| INPUT |
□ □ □ □ □ □ □

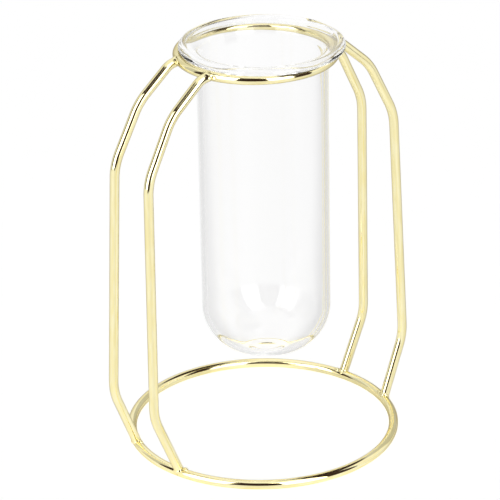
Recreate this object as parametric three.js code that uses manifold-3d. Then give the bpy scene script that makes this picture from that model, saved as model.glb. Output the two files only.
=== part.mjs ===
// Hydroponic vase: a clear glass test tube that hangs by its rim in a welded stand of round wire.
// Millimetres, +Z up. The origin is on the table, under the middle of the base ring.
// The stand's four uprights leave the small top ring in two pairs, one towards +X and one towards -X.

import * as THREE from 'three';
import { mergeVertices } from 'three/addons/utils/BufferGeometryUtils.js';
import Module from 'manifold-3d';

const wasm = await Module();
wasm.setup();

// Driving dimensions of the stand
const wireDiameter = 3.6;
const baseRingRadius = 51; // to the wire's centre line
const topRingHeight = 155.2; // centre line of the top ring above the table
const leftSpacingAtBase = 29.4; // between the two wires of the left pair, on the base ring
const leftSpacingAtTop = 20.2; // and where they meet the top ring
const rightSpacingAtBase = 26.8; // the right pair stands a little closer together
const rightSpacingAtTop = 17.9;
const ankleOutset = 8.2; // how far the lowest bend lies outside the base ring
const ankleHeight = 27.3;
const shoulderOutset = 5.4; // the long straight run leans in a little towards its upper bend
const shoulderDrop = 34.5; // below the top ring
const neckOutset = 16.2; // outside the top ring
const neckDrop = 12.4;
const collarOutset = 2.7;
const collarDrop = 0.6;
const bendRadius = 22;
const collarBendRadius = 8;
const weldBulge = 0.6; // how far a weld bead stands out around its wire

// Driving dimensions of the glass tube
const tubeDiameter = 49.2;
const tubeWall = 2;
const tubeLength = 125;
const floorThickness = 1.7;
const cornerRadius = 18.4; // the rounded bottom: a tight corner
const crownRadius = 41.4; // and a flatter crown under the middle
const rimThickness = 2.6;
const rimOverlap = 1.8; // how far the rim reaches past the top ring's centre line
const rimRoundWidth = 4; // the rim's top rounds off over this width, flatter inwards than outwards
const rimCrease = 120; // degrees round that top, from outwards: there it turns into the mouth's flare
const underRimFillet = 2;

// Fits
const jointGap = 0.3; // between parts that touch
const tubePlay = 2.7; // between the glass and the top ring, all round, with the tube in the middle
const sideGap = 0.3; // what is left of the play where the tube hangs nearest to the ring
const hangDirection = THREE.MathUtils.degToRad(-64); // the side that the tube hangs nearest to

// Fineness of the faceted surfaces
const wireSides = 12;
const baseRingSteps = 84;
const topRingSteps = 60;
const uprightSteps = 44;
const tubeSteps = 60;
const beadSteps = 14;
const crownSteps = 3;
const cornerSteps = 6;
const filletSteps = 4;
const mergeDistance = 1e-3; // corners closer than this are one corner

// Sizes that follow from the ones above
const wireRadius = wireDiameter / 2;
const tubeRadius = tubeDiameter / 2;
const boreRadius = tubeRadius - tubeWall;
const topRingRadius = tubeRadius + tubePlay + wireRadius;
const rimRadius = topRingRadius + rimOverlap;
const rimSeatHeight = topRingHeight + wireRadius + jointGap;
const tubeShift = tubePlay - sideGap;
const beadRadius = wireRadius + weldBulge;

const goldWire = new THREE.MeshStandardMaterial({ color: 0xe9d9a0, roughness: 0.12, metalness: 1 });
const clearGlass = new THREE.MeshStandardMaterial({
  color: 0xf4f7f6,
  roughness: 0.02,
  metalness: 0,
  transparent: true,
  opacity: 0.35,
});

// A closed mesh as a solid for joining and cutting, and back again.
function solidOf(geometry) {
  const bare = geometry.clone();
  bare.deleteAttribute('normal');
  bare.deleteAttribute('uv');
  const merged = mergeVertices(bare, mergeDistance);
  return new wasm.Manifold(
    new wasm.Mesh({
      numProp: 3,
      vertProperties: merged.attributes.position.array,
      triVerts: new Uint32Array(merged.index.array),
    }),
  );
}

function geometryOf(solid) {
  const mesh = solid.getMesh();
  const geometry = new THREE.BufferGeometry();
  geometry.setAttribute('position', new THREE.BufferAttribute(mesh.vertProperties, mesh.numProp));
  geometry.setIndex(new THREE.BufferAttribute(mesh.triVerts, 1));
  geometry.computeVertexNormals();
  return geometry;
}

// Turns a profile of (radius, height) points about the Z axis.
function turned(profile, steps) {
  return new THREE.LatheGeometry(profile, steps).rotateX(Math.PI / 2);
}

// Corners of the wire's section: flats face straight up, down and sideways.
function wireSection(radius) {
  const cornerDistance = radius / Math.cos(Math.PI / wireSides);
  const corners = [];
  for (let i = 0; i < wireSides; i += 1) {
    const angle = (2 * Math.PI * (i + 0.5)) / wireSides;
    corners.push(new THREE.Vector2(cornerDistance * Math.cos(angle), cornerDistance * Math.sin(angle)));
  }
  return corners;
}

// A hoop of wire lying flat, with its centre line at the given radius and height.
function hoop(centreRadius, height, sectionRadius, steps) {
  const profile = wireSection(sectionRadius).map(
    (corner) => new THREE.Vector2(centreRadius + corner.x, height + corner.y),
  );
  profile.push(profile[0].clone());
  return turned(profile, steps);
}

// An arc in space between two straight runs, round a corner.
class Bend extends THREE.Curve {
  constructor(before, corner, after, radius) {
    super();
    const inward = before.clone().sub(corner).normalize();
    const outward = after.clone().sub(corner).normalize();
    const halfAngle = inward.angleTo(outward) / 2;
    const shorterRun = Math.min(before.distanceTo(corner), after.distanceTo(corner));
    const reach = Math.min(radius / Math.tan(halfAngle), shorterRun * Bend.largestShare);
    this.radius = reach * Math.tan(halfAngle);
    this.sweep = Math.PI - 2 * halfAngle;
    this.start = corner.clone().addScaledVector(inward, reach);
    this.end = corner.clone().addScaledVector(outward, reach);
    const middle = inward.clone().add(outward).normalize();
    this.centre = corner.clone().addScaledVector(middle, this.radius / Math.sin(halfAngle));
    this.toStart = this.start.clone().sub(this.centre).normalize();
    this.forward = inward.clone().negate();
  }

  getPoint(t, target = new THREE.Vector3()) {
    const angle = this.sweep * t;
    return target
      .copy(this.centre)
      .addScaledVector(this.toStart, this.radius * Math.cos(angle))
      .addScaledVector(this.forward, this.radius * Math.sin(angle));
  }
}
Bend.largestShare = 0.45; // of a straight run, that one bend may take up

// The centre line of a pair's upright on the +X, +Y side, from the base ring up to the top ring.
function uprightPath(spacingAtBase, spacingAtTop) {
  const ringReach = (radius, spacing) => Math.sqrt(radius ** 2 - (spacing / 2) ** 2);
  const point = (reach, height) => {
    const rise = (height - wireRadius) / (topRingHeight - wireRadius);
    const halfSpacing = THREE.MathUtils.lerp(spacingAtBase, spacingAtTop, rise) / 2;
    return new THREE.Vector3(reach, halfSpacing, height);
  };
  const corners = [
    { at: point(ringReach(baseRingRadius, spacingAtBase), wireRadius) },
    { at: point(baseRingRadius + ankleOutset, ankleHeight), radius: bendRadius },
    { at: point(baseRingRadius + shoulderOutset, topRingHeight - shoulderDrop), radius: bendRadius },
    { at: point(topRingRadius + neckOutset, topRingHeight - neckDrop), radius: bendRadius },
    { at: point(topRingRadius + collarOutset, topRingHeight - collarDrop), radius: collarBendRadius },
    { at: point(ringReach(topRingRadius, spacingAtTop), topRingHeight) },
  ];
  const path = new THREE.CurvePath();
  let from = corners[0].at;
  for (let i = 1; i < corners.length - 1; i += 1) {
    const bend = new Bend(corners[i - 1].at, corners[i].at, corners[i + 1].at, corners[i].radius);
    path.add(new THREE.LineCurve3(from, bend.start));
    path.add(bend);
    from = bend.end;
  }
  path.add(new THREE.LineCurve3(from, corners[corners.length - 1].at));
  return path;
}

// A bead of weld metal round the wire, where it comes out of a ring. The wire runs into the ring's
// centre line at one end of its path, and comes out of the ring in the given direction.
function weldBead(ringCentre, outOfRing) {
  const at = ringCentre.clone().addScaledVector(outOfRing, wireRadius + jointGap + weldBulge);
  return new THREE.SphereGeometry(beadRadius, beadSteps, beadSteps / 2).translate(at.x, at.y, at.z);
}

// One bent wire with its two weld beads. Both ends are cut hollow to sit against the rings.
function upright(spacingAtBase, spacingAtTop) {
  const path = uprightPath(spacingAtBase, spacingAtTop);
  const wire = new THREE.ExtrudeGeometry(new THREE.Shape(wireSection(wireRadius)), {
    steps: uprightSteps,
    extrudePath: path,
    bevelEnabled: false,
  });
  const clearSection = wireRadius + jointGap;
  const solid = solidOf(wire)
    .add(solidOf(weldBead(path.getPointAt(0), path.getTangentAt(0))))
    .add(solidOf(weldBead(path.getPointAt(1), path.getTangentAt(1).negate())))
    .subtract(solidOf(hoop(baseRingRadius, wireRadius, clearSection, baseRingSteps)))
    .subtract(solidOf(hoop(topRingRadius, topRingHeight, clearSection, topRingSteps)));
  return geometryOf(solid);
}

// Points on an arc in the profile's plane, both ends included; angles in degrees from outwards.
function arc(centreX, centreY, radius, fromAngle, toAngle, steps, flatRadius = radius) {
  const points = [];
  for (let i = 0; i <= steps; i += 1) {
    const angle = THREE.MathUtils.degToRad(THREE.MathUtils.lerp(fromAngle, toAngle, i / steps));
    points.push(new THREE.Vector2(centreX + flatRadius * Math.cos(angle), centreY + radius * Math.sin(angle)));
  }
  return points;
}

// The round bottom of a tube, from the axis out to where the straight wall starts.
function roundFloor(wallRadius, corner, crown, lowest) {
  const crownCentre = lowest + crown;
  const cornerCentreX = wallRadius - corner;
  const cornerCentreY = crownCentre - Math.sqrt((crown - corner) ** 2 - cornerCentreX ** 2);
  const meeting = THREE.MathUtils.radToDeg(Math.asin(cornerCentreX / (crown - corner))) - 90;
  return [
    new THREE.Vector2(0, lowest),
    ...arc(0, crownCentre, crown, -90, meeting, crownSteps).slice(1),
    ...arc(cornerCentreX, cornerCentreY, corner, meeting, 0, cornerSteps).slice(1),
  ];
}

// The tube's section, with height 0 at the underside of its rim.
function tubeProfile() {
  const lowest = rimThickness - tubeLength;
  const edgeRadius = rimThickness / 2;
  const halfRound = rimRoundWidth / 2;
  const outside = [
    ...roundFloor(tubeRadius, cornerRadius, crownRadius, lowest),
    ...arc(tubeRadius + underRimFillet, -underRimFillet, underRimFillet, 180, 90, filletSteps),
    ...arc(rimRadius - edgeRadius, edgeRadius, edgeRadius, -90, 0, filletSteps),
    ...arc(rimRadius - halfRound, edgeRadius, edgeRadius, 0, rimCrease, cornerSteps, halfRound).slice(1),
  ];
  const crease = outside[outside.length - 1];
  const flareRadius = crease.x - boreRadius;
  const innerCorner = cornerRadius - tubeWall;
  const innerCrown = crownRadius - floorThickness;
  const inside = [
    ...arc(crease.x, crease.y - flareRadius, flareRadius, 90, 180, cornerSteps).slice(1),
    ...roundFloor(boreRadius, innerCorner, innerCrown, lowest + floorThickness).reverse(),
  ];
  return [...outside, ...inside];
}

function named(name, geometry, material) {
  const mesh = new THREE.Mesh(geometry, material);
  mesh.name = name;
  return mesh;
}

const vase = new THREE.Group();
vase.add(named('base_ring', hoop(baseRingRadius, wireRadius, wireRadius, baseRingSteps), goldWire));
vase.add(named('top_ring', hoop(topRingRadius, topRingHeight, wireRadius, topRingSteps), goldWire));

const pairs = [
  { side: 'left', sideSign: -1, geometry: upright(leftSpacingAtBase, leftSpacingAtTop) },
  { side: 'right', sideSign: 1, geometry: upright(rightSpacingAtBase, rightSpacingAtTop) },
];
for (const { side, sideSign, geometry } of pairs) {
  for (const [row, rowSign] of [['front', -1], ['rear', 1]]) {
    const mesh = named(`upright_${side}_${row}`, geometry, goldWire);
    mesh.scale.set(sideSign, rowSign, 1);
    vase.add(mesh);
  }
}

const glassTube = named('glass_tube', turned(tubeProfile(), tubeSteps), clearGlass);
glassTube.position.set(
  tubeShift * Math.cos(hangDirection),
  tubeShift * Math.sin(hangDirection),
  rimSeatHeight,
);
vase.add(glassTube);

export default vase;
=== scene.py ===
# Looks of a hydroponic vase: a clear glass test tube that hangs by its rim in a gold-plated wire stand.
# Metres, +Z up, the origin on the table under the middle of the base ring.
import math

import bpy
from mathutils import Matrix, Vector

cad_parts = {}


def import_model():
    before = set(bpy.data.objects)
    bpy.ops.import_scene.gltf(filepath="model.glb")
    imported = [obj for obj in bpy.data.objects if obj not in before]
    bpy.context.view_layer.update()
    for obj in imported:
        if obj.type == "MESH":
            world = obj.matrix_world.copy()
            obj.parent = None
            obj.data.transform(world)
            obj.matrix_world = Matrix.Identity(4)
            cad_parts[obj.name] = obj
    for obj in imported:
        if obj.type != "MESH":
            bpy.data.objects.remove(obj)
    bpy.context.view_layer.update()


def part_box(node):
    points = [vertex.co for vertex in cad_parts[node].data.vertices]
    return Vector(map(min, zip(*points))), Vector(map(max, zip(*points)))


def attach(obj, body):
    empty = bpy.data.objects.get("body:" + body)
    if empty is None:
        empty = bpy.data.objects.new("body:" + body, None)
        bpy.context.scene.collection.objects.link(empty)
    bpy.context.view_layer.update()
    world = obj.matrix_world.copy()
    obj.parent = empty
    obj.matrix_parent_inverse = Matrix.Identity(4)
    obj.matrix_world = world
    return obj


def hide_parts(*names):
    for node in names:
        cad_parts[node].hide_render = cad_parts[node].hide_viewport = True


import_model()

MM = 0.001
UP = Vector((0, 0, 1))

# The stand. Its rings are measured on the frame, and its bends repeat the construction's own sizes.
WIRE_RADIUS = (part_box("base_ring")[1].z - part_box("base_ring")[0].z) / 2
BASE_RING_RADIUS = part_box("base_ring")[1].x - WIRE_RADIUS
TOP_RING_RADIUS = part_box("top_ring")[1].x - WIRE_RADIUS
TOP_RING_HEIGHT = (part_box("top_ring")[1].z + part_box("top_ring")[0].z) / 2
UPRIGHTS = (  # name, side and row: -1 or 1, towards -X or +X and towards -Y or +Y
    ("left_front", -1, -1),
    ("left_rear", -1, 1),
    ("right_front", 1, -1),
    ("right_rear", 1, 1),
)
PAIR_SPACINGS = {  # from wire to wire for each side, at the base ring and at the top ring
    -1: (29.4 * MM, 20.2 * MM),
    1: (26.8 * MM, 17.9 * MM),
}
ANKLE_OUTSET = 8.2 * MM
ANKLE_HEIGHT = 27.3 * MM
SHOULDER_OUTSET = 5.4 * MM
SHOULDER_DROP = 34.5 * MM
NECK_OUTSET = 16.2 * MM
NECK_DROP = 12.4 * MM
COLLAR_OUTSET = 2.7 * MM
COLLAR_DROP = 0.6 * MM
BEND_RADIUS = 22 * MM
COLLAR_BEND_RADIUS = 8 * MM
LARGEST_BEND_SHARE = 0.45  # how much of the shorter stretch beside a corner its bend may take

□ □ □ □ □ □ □

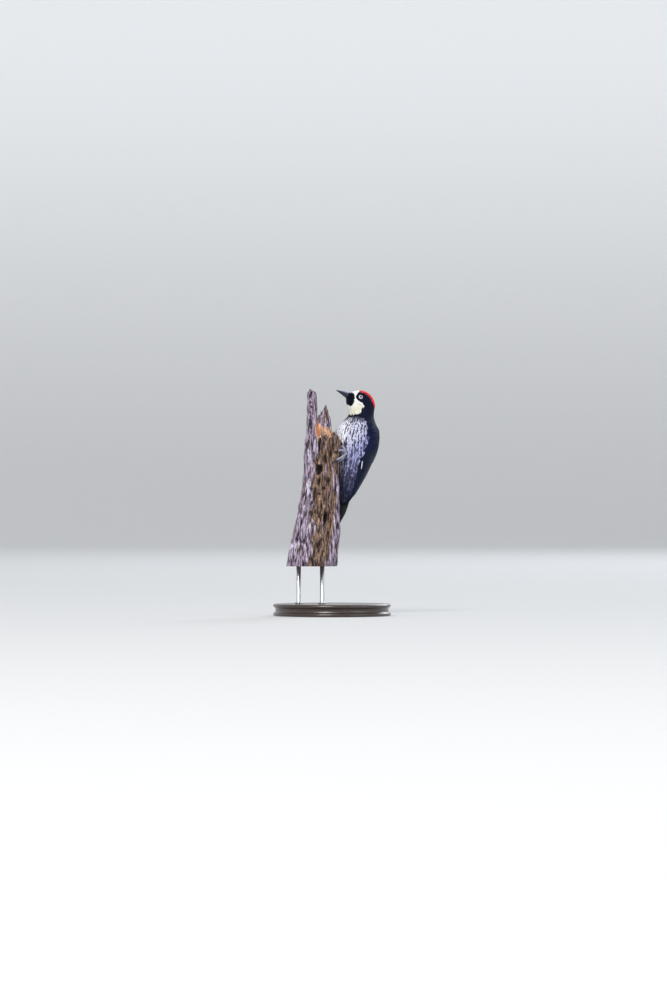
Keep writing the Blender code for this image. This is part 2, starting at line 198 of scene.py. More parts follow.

□ □ □ □ □ □ □

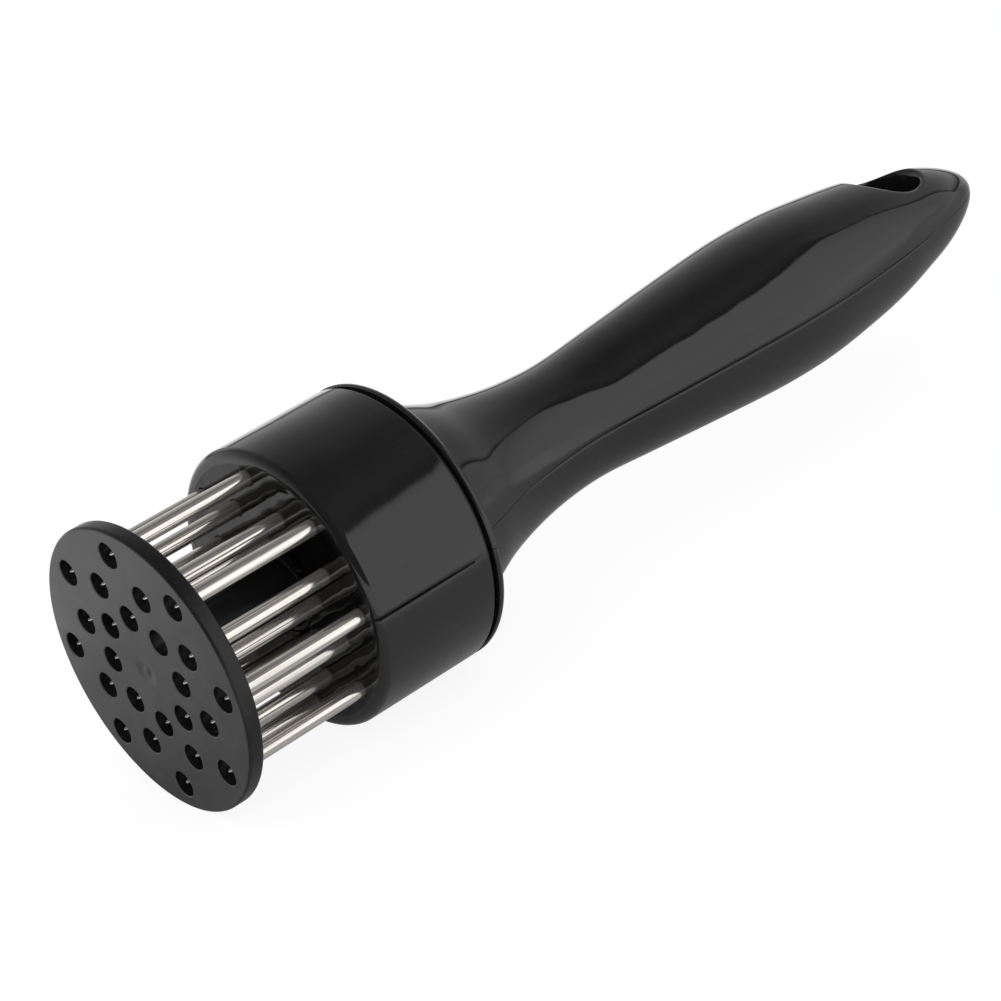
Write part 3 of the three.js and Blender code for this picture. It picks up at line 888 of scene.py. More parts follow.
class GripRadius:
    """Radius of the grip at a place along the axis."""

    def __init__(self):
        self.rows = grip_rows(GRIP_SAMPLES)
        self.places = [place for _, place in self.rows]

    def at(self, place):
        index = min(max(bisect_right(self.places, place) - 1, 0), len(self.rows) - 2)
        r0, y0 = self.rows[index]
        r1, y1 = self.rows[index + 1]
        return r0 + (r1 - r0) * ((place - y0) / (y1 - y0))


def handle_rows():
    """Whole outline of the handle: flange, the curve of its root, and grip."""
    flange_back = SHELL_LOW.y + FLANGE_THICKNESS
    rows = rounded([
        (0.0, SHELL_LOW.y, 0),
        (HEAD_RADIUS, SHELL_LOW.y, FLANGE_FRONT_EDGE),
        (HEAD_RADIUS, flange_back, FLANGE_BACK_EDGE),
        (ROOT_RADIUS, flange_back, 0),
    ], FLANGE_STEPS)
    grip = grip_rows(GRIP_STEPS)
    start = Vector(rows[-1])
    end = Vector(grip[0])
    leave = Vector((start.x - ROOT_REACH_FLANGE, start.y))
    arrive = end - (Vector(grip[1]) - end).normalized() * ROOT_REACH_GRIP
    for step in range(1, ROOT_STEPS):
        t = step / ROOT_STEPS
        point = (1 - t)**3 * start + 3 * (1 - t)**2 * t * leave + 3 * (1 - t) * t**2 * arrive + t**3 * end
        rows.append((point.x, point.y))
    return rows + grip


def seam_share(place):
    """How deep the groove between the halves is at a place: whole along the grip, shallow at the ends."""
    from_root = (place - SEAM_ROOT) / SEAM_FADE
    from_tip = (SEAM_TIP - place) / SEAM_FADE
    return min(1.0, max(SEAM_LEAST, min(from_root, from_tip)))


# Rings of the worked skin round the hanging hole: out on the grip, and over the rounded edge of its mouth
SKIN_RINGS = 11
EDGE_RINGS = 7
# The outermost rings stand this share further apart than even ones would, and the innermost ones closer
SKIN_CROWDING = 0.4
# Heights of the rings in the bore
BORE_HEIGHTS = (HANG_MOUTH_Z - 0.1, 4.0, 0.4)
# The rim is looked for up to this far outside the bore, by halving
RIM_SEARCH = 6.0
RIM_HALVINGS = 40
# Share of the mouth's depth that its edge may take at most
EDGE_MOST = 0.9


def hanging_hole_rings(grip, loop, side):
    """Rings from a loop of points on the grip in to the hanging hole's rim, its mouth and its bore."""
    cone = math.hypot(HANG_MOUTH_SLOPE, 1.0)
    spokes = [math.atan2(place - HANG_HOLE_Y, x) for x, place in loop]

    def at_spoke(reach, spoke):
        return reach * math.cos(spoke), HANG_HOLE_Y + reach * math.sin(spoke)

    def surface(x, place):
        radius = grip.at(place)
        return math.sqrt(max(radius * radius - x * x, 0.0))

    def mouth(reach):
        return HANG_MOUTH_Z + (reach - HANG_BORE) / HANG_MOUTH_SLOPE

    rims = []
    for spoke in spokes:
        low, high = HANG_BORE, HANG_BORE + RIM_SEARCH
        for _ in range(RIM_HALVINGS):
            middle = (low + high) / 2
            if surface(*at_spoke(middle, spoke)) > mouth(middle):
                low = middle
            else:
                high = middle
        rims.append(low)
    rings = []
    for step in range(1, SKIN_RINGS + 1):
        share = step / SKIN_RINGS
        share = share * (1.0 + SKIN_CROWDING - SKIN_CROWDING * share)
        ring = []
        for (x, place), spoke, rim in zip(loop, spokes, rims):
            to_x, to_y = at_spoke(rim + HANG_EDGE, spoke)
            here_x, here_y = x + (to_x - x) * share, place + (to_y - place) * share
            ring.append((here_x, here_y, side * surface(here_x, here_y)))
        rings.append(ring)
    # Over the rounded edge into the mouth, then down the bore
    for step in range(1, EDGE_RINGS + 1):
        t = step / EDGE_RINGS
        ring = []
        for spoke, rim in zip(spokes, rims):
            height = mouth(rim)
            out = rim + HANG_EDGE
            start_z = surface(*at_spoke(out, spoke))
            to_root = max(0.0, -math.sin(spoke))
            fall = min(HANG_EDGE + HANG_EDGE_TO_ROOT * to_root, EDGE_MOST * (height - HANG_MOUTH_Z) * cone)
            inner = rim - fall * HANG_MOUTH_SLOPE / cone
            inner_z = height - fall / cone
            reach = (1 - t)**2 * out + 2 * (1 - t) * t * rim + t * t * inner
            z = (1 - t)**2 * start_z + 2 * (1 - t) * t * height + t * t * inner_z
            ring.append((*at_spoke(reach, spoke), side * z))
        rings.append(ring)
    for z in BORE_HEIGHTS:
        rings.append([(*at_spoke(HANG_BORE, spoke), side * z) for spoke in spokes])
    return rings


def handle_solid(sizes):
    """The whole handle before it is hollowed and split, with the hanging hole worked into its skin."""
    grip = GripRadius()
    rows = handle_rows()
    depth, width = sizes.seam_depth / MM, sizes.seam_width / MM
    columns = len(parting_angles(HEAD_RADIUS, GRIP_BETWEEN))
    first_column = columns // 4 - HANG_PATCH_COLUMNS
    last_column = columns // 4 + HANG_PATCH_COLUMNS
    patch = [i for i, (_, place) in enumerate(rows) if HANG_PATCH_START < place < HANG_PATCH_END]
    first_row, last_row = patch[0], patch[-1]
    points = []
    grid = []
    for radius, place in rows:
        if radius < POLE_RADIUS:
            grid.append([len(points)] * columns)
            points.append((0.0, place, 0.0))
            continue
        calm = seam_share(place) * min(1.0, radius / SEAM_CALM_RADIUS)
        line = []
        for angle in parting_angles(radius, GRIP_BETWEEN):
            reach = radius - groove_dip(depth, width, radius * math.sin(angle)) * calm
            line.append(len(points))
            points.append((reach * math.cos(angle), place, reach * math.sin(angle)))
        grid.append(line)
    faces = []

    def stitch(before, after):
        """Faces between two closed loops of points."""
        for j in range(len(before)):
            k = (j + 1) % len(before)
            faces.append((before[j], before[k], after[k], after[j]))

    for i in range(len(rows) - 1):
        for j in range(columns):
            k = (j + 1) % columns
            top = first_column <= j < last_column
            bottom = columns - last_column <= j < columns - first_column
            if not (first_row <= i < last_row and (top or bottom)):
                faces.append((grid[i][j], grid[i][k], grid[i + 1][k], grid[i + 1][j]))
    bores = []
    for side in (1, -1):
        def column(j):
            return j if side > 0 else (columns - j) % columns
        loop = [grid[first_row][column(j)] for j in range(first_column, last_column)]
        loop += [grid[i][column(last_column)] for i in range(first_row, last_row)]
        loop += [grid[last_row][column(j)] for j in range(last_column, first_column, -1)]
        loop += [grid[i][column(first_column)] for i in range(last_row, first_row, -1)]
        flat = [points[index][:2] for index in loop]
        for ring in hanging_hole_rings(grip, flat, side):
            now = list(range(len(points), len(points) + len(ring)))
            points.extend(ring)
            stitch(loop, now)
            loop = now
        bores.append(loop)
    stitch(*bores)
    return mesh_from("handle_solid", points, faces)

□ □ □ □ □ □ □

| WHAT IS ASKED |
Repeat, exactly as they stand above, the lines from the line with "turned(tubeProfile(), tubeSteps), clearGlass);" to the line with "obj.parent = None", both lines included.

| ANSWER TO THIS PROBLEM |
const glassTube = named('glass_tube', turned(tubeProfile(), tubeSteps), clearGlass);
glassTube.position.set(
  tubeShift * Math.cos(hangDirection),
  tubeShift * Math.sin(hangDirection),
  rimSeatHeight,
);
vase.add(glassTube);

export default vase;
=== scene.py ===
# Looks of a hydroponic vase: a clear glass test tube that hangs by its rim in a gold-plated wire stand.
# Metres, +Z up, the origin on the table under the middle of the base ring.
import math

import bpy
from mathutils import Matrix, Vector

cad_parts = {}


def import_model():
    before = set(bpy.data.objects)
    bpy.ops.import_scene.gltf(filepath="model.glb")
    imported = [obj for obj in bpy.data.objects if obj not in before]
    bpy.context.view_layer.update()
    for obj in imported:
        if obj.type == "MESH":
            world = obj.matrix_world.copy()
            obj.parent = None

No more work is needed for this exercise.